I’m reading Eats, Shoots, & Leaves, and I was talking with Sister about it. Although the book is specifically about punctuation, we got to talking about grammar and sentence structure as well, and wondering why there are so many people close to our ages who went to school in the same state we did, who managed to come away with very little understanding of how to write a sentence. (I am very aware, now, that by mentioning my opinion that I have decent grammar and punctuation skills compared to many others, I’m putting a magnifying glass on any mistakes I make . . . *cringe*.)
I pointed out, to Sister, that we went to school in other states before moving here, and that those other schools were quite advanced compared to the education system here at that time (I don’t know how it compares to the rest of the country now). I pointed out that I was about halfway through the second grade when we moved here, and that I was in the seventh grade before there was any material to speak of that really felt “new” to me. Then I added that we also had the benefit of our mother’s teaching as kids. She read with us, made up learning games, and she shared her love of writing with us. She uses proper grammar when she speaks, especially with children, so she was a good example to us while we were growing up (although I do use improper grammer way more often than she ever does, but the good part is I realize what is wrong about it).
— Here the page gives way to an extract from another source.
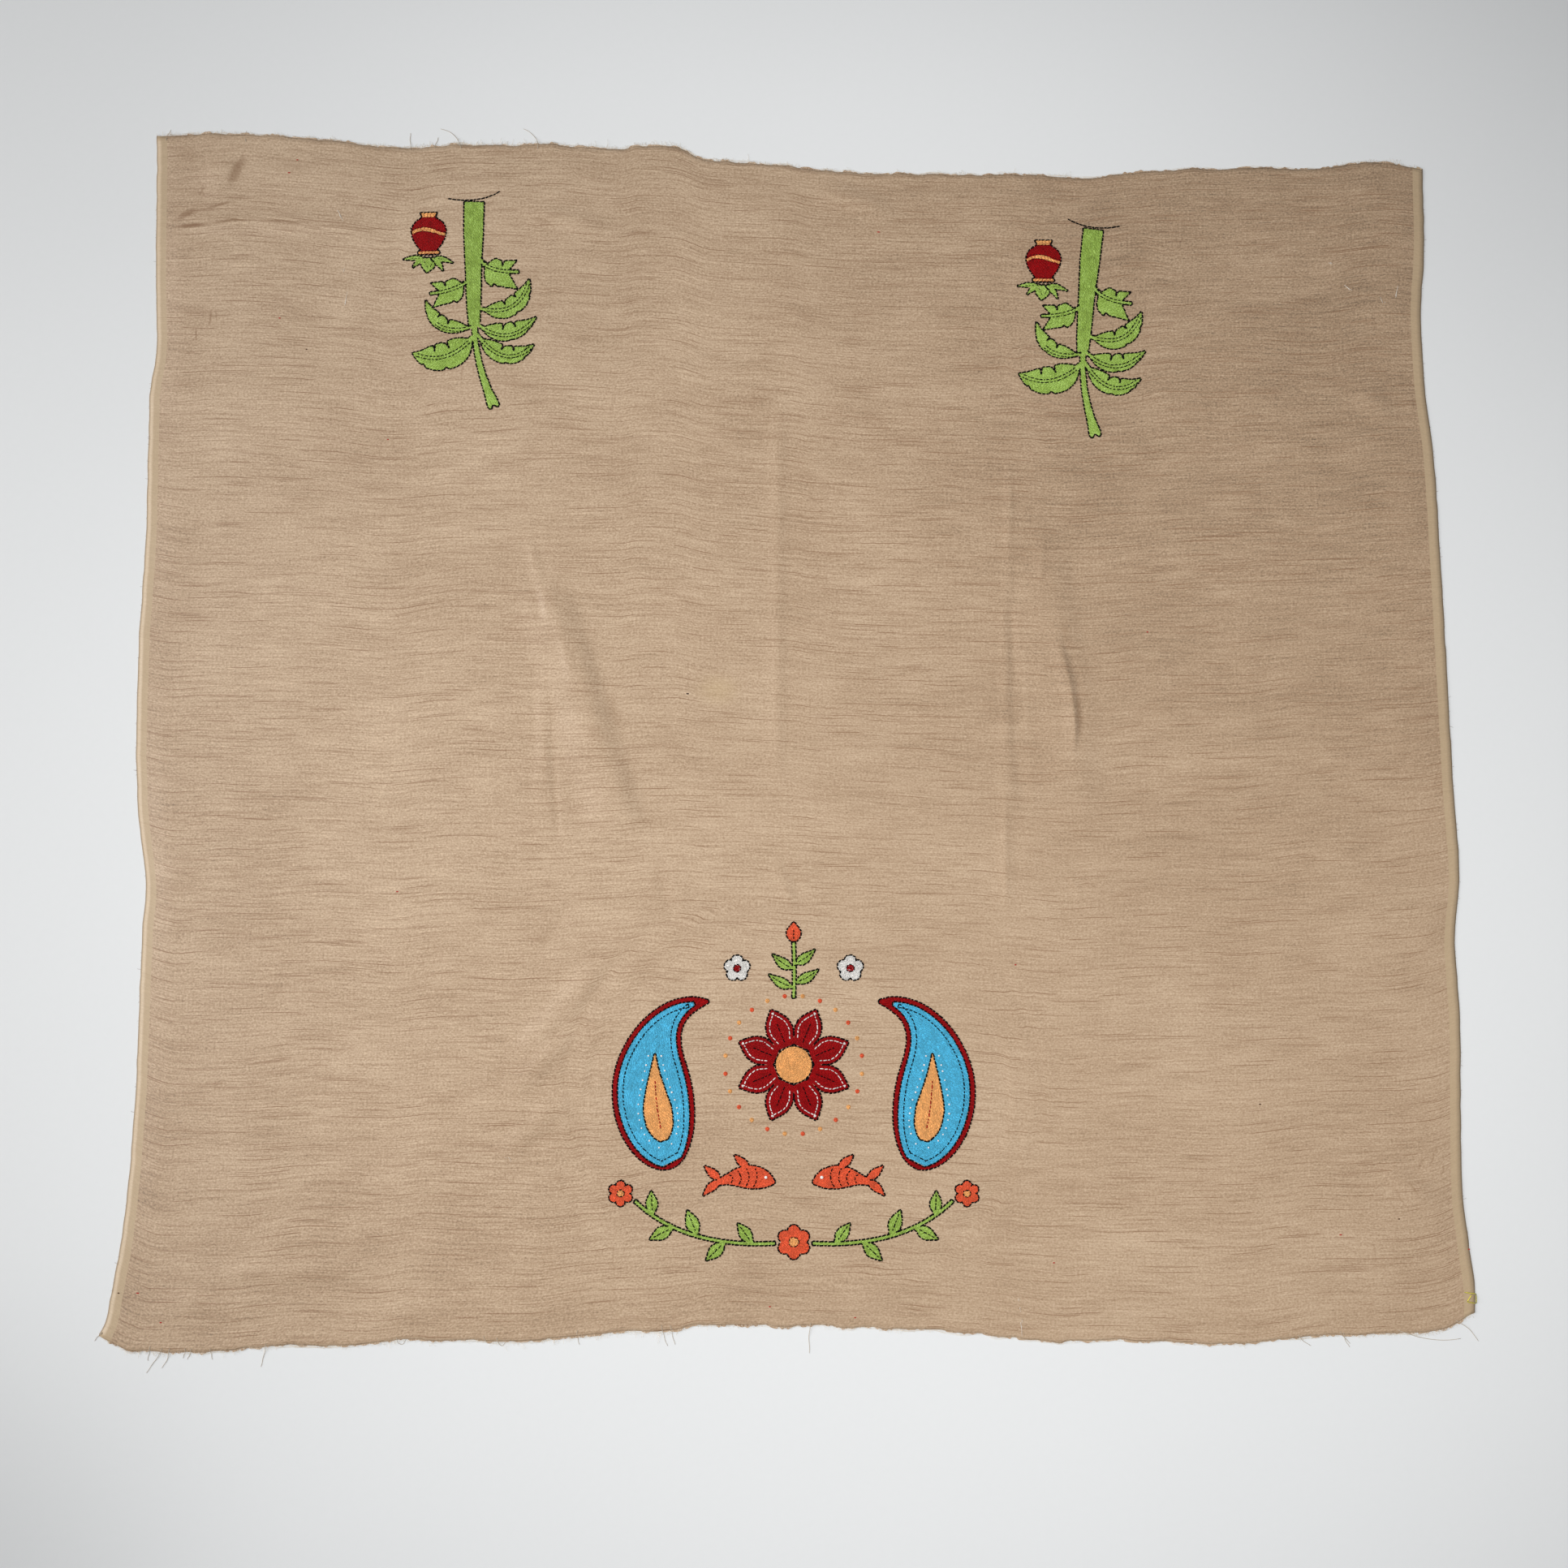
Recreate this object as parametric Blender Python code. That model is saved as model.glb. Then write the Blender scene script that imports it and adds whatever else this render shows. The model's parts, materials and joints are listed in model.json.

Well, having that discussion with Sister reminded me of a conversation with my therapist several months back. I’d said something, referring to “my stupider moments”, without realizing I’d used the word “stupider” until my therapist repeated it back to me and asked how I could have said that differently. She was looking for an answer that was not so judgmental of myself, but in the second or two that it took for me to realize what she really meant, I almost said, “Oh. Yeah. ’More stupid’.”